A recent survey by JP Morgan Chase on small businesses, we find that the median small business has 27 days of cash reserves. Half of small businesses could not last a month without some income coming in.
Larger churches avoid the lowest amount of time and they tend to land in the 8 to 15 week category, 4 out of 10 mid to large size churches land in that amount of cash reserves. They tend to be the ones that probably have somebody at least part time on staff helping with finances and more likely to be a little more organized in that way.
Audits and Credibility
Ten percent of pastors say that their church has never had a complete financial audit. If we add in the pastors that weren’t sure when the last time their church had a complete audit, that’s a quarter of pastors. It’s not in recent memory that their church had an audit. Obviously, you’re looking for indiscretions in an audit, but you’re also making sure that your accounting practices themselves are ethical.
As ministries we’re called to be above reproach.
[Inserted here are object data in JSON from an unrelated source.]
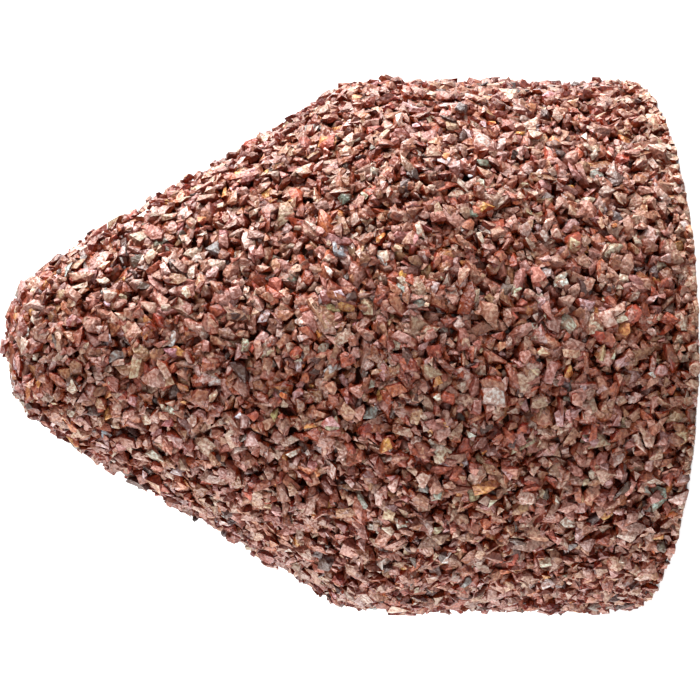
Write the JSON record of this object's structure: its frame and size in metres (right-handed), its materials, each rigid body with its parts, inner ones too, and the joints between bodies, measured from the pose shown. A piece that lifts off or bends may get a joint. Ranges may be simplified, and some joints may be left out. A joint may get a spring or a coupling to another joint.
{
  "type": "abrasive cap",
  "caption": "Thimble-shaped seamless sanding cap with a conical round nose and an open foot, coated all over its outside with coarse brown grain, that slips over a soft holder.",
  "frame": {"origin": "middle of the open rim, in the plane that the cut rim lies in", "axes": "+Z along the cap's axis, from the open rim towards the nose"},
  "size_m": [0.013, 0.013, 0.0158],
  "materials": {
    "grain": "coarse reddish brown aluminium oxide grain in dark resin, on stiff resin-filled cloth"
  },
  "bodies": {
    "root": {"abrasive_cap": "grain"}
  },
  "joints": []
}
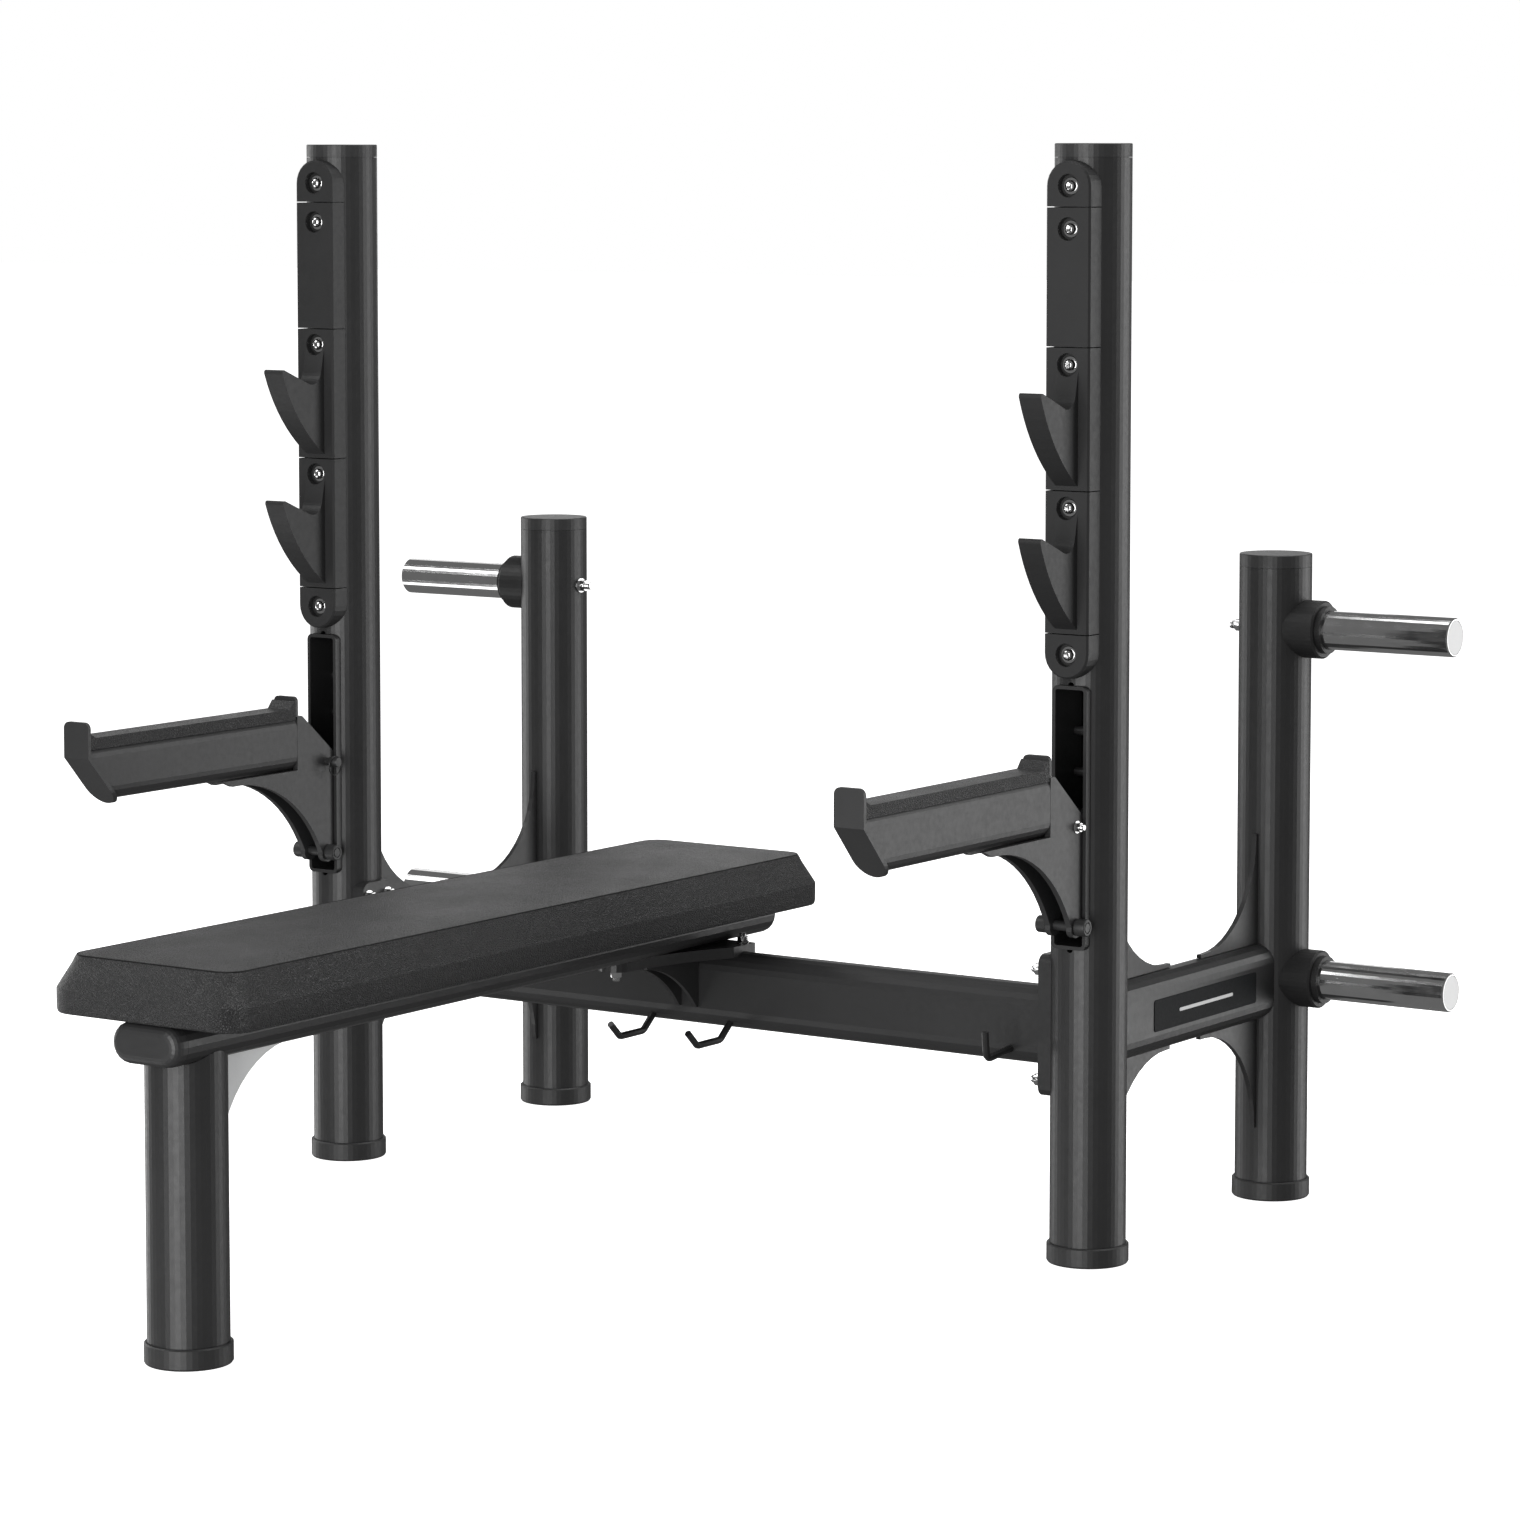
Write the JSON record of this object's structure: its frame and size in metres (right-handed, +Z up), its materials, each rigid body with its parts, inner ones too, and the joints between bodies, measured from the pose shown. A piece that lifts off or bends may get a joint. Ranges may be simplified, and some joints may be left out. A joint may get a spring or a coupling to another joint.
{
  "type": "olympic bench press",
  "caption": "Flat bench bolted to a two-upright barbell rack with J-hooks, hook-on spotter arms, rear plate-storage posts and rubber feet.",
  "frame": {"origin": "on the floor, under the middle of the object's bounding box", "axes": "+Z up, +X across the bench from the left upright to the right one, +Y along the bench from its foot end to the rear storage posts"},
  "size_m": [1.585, 1.5248, 1.294],
  "materials": {
    "frame_paint": "matte charcoal powder coat",
    "slot_paint": "matte charcoal powder coat",
    "arm_paint": "matte charcoal powder coat",
    "rod_paint": "satin black powder coat",
    "strip_plastic": "matte moulded, fine grain",
    "cap_plastic": "matte moulded",
    "arm_pad_plastic": "grained wear surface",
    "foot_rubber": "smooth matte",
    "collar_rubber": "smooth matte",
    "roller_rubber": "smooth matte",
    "horn_chrome": "polished",
    "bare_plate": "matte light grey",
    "pad_leather": "fine grain upholstery"
  },
  "bodies": {
    "frame": {"upright_left": "frame_paint", "rear_post_left": "frame_paint", "upright_cap_left": "cap_plastic", "rear_post_cap_left": "cap_plastic", "foot_upright_left": "foot_rubber", "foot_rear_left": "foot_rubber", "side_beam_left": "frame_paint", "gusset_front_upper_left": "frame_paint", "gusset_front_lower_left": "frame_paint", "gusset_rear_upper_left": "frame_paint", "gusset_rear_lower_left": "frame_paint", "strip_cap_top_left": "strip_plastic", "strip_spacer_left": "strip_plastic", "j_hook_upper_left": "strip_plastic", "j_hook_lower_left": "strip_plastic", "strip_cap_bottom_left": "strip_plastic", "slot_frame_left": "slot_paint", "band_hook_left": "rod_paint", "band_peg_left": "rod_paint", "weight_horn_upper_left": "horn_chrome", "horn_collar_upper_left": "collar_rubber", "weight_horn_lower_left": "horn_chrome", "horn_collar_lower_left": "collar_rubber", "upright_right": "frame_paint", "rear_post_right": "frame_paint", "upright_cap_right": "cap_plastic", "rear_post_cap_right": "cap_plastic", "foot_upright_right": "foot_rubber", "foot_rear_right": "foot_rubber", "side_beam_right": "frame_paint", "gusset_front_upper_right": "frame_paint", "gusset_front_lower_right": "frame_paint", "gusset_rear_upper_right": "frame_paint", "gusset_rear_lower_right": "frame_paint", "strip_cap_top_right": "strip_plastic", "strip_spacer_right": "strip_plastic", "j_hook_upper_right": "strip_plastic", "j_hook_lower_right": "strip_plastic", "strip_cap_bottom_right": "strip_plastic", "slot_frame_right": "slot_paint", "band_hook_right": "rod_paint", "band_peg_right": "rod_paint", "weight_horn_upper_right": "horn_chrome", "horn_collar_upper_right": "collar_rubber", "weight_horn_lower_right": "horn_chrome", "horn_collar_lower_right": "collar_rubber", "crossbar": "frame_paint", "bench_leg": "frame_paint", "foot_front": "foot_rubber", "bench_spine": "frame_paint", "spine_front_cap": "cap_plastic", "leg_gusset": "bare_plate", "bench_bracket": "frame_paint", "bench_pad": "pad_leather"},
    "left_arm": {"arm_left": "arm_paint", "arm_pad_left": "arm_pad_plastic"},
    "left_roller": {"arm_roller_left": "roller_rubber"},
    "right_arm": {"arm_right": "arm_paint", "arm_pad_right": "arm_pad_plastic"},
    "right_roller": {"arm_roller_right": "roller_rubber"}
  },
  "joints": [
    {"name": "left_arm_lift", "type": "slide", "parent": "frame", "child": "left_arm", "axis": [0, 0, 1], "range_m": [0, 0.027]},
    {"name": "left_roller_spin", "type": "hinge", "parent": "left_arm", "child": "left_roller", "pos_m": [-0.549, 0.20738, 0.4005], "axis": [1, 0, 0], "continuous": true},
    {"name": "right_arm_lift", "type": "slide", "parent": "frame", "child": "right_arm", "axis": [0, 0, 1], "range_m": [0, 0.027]},
    {"name": "right_roller_spin", "type": "hinge", "parent": "right_arm", "child": "right_roller", "pos_m": [0.549, 0.20738, 0.4005], "axis": [1, 0, 0], "continuous": true}
  ]
}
That’s true of leaders and that’s true of ministries. As leaders we’ve got to be leading our ministry to take those steps whether it be in the set of ethics that relate to accounting, or the set of ethics in how we communicate, or other aspects of our ministry.
Gift of Handling Finances
Finances isn’t a spiritual gift, but it is a gift that God give certain people to handle finances. Even in the church of a dozen people, one of those dozen people is going to be better with finances than the others. Even that person though, needs some accountability to someone else. That someone may need to be on the outside of that fellowship to look over what they’re doing.